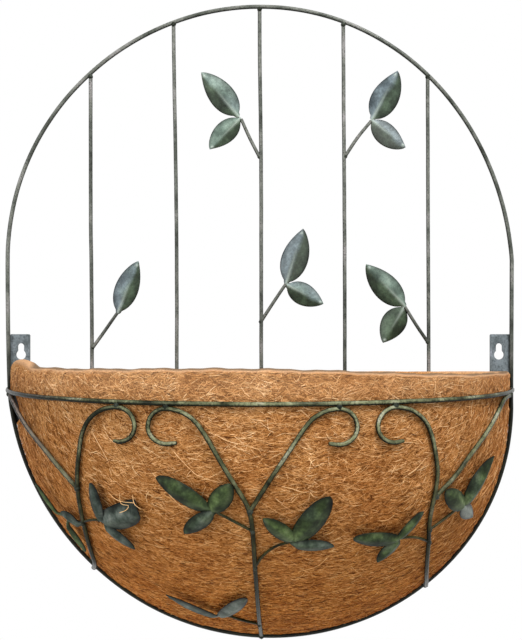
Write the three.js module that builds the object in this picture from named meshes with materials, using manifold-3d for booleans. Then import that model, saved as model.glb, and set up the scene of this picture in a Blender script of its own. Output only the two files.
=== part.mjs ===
// Wall planter: a round-topped trellis loop with a bowed wire basket welded to its lower half,
// pressed-leaf sprigs on the trellis and on the basket, two keyhole plates and a coir liner.
// Millimetres. X runs to the right seen from the front, the front faces -Y, +Z is up.
// The wall is the plane y = 0 and the origin lies midway between the two screws that carry the planter.

import * as THREE from 'three';
import { mergeVertices } from 'three/addons/utils/BufferGeometryUtils.js';
import Module from 'manifold-3d';

const wasm = await Module();
wasm.setup();

// ---------------------------------------------------------------- driving dimensions

const WELD_GAP = 0.3;            // clearance left between two pieces that are welded or rest together

const LOOP_WIRE = 4.2;           // diameter of the outer loop's wire
const ROD_WIRE = 3.8;            // diameter of the five upright rods
const HOOP_WIRE = 4.2;           // diameter of the basket's front hoop
const RIB_WIRE = 4.0;            // diameter of the scrolled basket ribs
const STEM_WIRE = 3.0;           // diameter of the sprigs' stems

const PLATE_THICK = 2.0;         // the keyhole plates lie flat against the wall
const LOOP_Y = -(PLATE_THICK + WELD_GAP + LOOP_WIRE / 2);   // the loop is welded to the plates' fronts

const ARCH_Z = 75.7;             // level where the half-ellipse arch springs from the straight sides
const ARCH_HALF = 248.5;         // half width of the loop there, to the wire's centre
const ARCH_RISE = 259.0;         // from there to the wire's centre at the top
const ARCH_LEAN = -2.6;          // the hand-bent arch stands this far to the left half way up
const BOW_Z = -40.4;             // level where the lower bow starts
const BOW_HALF = 247.0;
const BOW_DROP = 244.8;
const BOW_LEAN = 11.1;           // the bow's lowest point stands this far to the right

const ROD_PITCH = 83.1;          // between two upright rods, the middle one on x = 0
const ROD_COUNT = 5;

const HOOP_Z = -42.5;            // level of the front hoop, which is part of a circle in plan
const HOOP_HALF = 248.5;         // half width where it meets the loop
const HOOP_DEPTH = 210.0;        // how far it stands out from the loop
const BELLY = 2.7;               // exponent of the basket's profile, from the hoop down to the loop

const PLATE_WIDTH = 20.0;
const PLATE_TOP = 12.0;
const PLATE_BOTTOM = -77.0;
const PLATE_EDGE_X = 247.0;      // outer edge, hidden behind the loop's wire; its foot follows the bow
const KEYHOLE_X = 236.0;
const KEYHOLE_SLOT = 6.0;        // width of the slot that the screw's shank slides into
const KEYHOLE_HEAD = 9.5;        // diameter of the round opening that the screw's head goes through
const KEYHOLE_DROP = 8.3;        // from the slot's seat down to the head opening's centre

const CROOK_TOP_Z = HOOP_Z - (HOOP_WIRE + RIB_WIRE) / 2 - WELD_GAP;   // scrolls hang under the hoop
const CROOK_SMALL = 15.5;        // radius of a scroll's free end
const CROOK_LARGE = 34.0;        // radius where the scroll runs over into the rib

const LEAF_THICK = 1.0;          // pressed sheet
const LEAF_FOLD = 0.24;          // how far each half falls away from the midrib, for each mm of width
const LEAF_LIFT = 4.2;           // the basket's leaves stand this far out from the ribs' centres

const LINER_WALL = 9.0;
const LINER_INSET = 2.7;         // from the ribs' centres in to the coir
const LINER_BACK_Y = -7.4;       // the liner's flat back stands in front of the rods
const LINER_FRONT_TOP = -16.5;   // mean level of the front edge
const LINER_BACK_TOP = -24.0;
const LINER_FOOT = -281.3;
const LINER_COLUMNS = 28;        // columns round the liner's curved front

// ---------------------------------------------------------------- solids

// Closed triangle mesh from a geometry, with its faces pointing out.
function solid(geometry) {
  const bare = new THREE.BufferGeometry();
  bare.setAttribute('position', geometry.getAttribute('position').clone());
  if (geometry.index) bare.setIndex(geometry.index.clone());
  const merged = mergeVertices(bare, 1e-4);
  const points = Float32Array.from(merged.getAttribute('position').array);
  const triangles = Uint32Array.from(merged.index.array);
  if (signedVolume(points, triangles) < 0) {
    for (let i = 0; i < triangles.length; i += 3) {
      [triangles[i + 1], triangles[i + 2]] = [triangles[i + 2], triangles[i + 1]];
    }
  }
  return new wasm.Manifold(new wasm.Mesh({ numProp: 3, vertProperties: points, triVerts: triangles }));
}

function signedVolume(points, triangles) {
  const corner = (i) => new THREE.Vector3().fromArray(points, 3 * triangles[i]);
  let six = 0;
  for (let i = 0; i < triangles.length; i += 3) {
    six += corner(i).dot(corner(i + 1).cross(corner(i + 2)));
  }
  return six;
}

// The largest single body of a cut solid: a cut through a wire's end leaves a crumb beyond it.
function mainBody(piece) {
  const bodies = piece.decompose();
  return bodies.reduce((best, next) => (next.volume() > best.volume() ? next : best));
}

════

▸ INSTRUCTIONS TO FOLLOW
Find all lines where the word "part" appears. Copy them.

▸ RESPONSE
=== part.mjs ===
const HOOP_Z = -42.5;            // level of the front hoop, which is part of a circle in plan